BRIEF:
Look through the material and tally each line bearing the word "data". Give only the total.

* START RECORDS SUPPLIED *

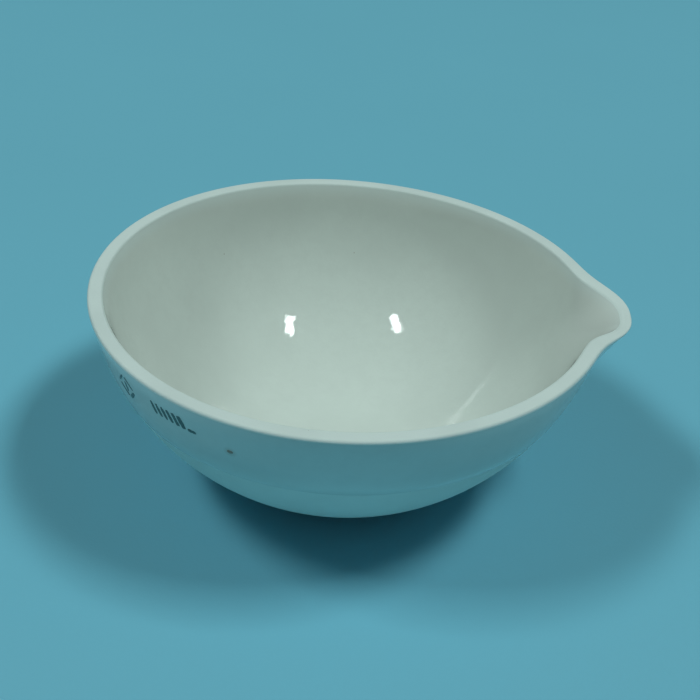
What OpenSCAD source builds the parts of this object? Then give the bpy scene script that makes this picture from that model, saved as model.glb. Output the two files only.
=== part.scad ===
// Evaporating dish: a round porcelain bowl with a pulled pouring lip.
// Millimetres. The origin is the centre of the base, +Z is up and the lip points along +X.

/* [Bowl] */
// Diameter across the rim, with the lip left out
rim_diameter = 80; // [64:1:110]
// Height from the base to the rim
height = 32; // [26:0.5:42]
// Diameter of the flat base
base_diameter = 27.6; // [18:0.2:34]
// Height of the straight collar under the rim
collar_height = 5.3; // [3:0.1:8]
// Lean of the collar from upright, in degrees
flare = 16; // [6:0.1:19]
// Thickness of the porcelain wall
wall = 2.3; // [1.8:0.1:3.6]
// Thickness of the porcelain floor
floor_thickness = 2.3; // [1.6:0.1:4]
// Radius on both edges of the flat rim
rim_rounding = 0.45; // [0.3:0.05:0.8]

/* [Pouring lip] */
// How far the outer edge of the lip reaches past the round rim
lip_reach = 4.6; // [2:0.1:8]
// How far the inner edge of the lip, the end of the channel, reaches past the round bowl
channel_reach = 5.3; // [2:0.1:8.5]
// Half of the angle that the lip takes up on the rim, in degrees
lip_half_angle = 12.6; // [8:0.1:20]
// Half of the angle that the channel takes up on the inner edge, in degrees
channel_half_angle = 11; // [7:0.1:18]
// How far the tip of the lip lies below the rim
lip_drop = 0.6; // [0:0.1:2]
// Depth below the rim at which the channel starts
channel_depth = 13; // [8:0.5:18]
// How sharply the channel curls outwards on its way up
channel_curl = 2.2; // [1.5:0.1:3]

/* [Glaze] */
// Thickness of the glaze, inside and out
glaze = 0.15; // [0.1:0.01:0.3]
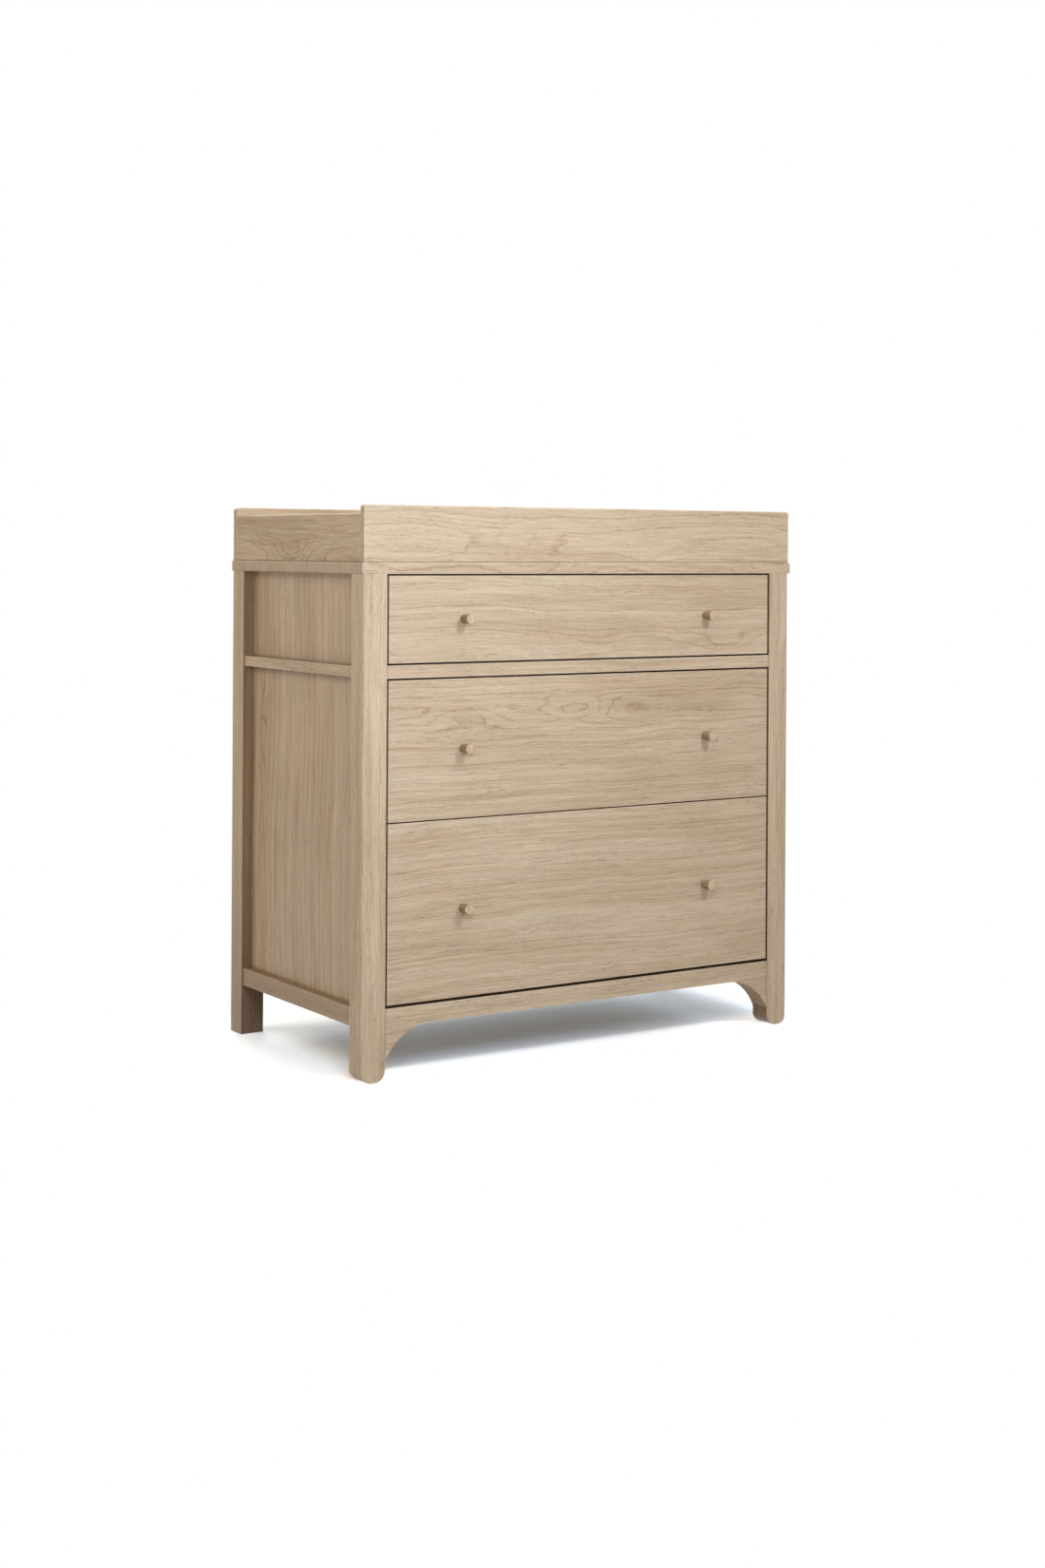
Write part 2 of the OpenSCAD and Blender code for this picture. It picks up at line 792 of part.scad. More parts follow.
// A knob: a tapered peg with a rounded rim and a blind hole for its screw
module knob() {
  hole_r = knob_screw_dia / 2 + hole_play;
  hole_len = knob_screw_in + screw_end_room;
  rotate_extrude() {
    difference() {
      polygon([
        [0, 0], [knob_base / 2, 0], [knob_face / 2, knob_len - knob_edge_r],
        [knob_face / 2 - knob_edge_r, knob_len], [0, knob_len]
      ]);
      square([hole_r, hole_len]);
    }
    translate([knob_face / 2 - knob_edge_r, knob_len - knob_edge_r]) circle(knob_edge_r);
  }
}
module drawer_knobs(i) {
  color(oak) place() knob_spots(i) knob();
}

// A knob's machine screw, its head on the drawer front's inner face
module knob_screw() {
  head_dia = 2 * knob_screw_dia;
  head_h = knob_screw_dia / 2;
  translate([0, 0, -front_t]) cylinder(d = knob_screw_dia, h = front_t + knob_screw_in);
  translate([0, 0, -front_t - head_h]) cylinder(d = head_dia, h = head_h);
}
module drawer_screws(i) {
  color(zinc) place() {
    knob_spots(i) knob_screw();
    drawer_screw_spots(i) wood_screw(slide_screw_len);
  }
}

// ---------- what is drawn ----------

front_leg(LEFT);  // front_left_leg
front_leg(RIGHT);  // front_right_leg
rear_leg(LEFT);  // rear_left_leg
rear_leg(RIGHT);  // rear_right_leg
side_panel(LEFT);  // left_side_panel
side_panel(RIGHT);  // right_side_panel
side_rail(LEFT, side_rail_z, side_rail_h);  // left_middle_rail
side_rail(RIGHT, side_rail_z, side_rail_h);  // right_middle_rail
side_rail(LEFT, base_z, base_h);  // left_base_rail
side_rail(RIGHT, base_z, base_h);  // right_base_rail
runner_battens(LEFT);  // left_runner_battens
runner_battens(RIGHT);  // right_runner_battens
front_top_rail();
rear_top_rail();
front_divider_rail();
front_apron();
back_base_rail();
back_panel();
top_panel();
tray_long_board(0);  // tray_front_board
tray_long_board(chest_d - tray_t);  // tray_back_board
tray_side_board(LEFT);  // tray_left_board
tray_side_board(RIGHT);  // tray_right_board
tray_fixing_plates();
wall_anchor_bracket();
back_screws();
top_fixing_screws();
wooden_dowels();
cabinet_slide_members();
cabinet_slide_screws();
for (i = [TOP, MIDDLE, BOTTOM]) {
  name = DRAWERS[i];
  middle_members(i);
  drawer_front(i);
  drawer_side(i, LEFT);
  drawer_side(i, RIGHT);
  drawer_back(i);
  drawer_bottom(i);
  drawer_knobs(i);
  drawer_slide_members(i);
  drawer_screws(i);
  drawer_dowel_set(i);
}
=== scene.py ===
"""The looks of a nursery chest with a changing tray: pale oak outside, birch drawers inside.

Everything is in metres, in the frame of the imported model: +Z up, -Y to the front.
Each board is given its own piece of the log, so that its grain runs the way it was sawn.
"""

import json
import math
from collections import namedtuple
from functools import partialmethod

import bmesh
import bpy
import numpy as np
from mathutils import Matrix, Vector
from mathutils.geometry import delaunay_2d_cdt

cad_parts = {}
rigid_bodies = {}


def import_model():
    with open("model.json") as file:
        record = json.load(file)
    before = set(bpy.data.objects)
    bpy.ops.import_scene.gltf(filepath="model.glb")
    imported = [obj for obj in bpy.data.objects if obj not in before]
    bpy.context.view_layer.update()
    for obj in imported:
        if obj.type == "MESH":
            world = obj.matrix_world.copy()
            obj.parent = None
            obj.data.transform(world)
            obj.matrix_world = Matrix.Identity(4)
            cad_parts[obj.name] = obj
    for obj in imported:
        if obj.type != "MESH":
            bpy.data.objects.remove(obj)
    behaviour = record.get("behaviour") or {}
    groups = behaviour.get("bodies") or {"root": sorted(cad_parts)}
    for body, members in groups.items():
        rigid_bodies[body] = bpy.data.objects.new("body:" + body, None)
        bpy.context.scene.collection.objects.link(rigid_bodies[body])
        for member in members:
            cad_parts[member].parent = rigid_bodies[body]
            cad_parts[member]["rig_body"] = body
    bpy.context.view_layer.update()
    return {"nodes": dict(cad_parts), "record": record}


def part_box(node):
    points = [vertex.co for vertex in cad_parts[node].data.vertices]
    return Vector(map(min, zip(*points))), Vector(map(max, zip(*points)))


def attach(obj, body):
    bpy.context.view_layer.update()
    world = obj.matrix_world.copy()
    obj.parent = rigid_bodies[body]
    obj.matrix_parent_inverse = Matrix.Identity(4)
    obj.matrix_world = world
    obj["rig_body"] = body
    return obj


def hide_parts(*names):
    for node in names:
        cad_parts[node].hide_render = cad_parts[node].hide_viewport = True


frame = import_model()
bpy.context.scene.view_settings.view_transform = "Standard"

# ---- camera ----

SENSOR = 36.0
LENS = 50.33
EYE = Vector((-2.268, -3.4665, 0.903))
HEADING = 0.582
TILT = 0.0058
DROP = 0.1496


def make_camera():
    """A level camera, front left of the chest; the lens is shifted down to frame the legs."""
    data = bpy.data.cameras.new("camera")
    data.sensor_width = SENSOR
    data.lens = LENS
    data.shift_y = -DROP
    camera = bpy.data.objects.new("camera", data)
    camera.location = EYE
    turn = Matrix.Rotation(-HEADING, 4, "Z") @ Matrix.Rotation(math.pi / 2, 4, "X")
    camera.rotation_euler = (turn @ Matrix.Rotation(TILT, 4, "Z")).to_euler()
    bpy.context.scene.collection.objects.link(camera)
    bpy.context.scene.camera = camera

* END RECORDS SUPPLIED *

THE RESULT:
11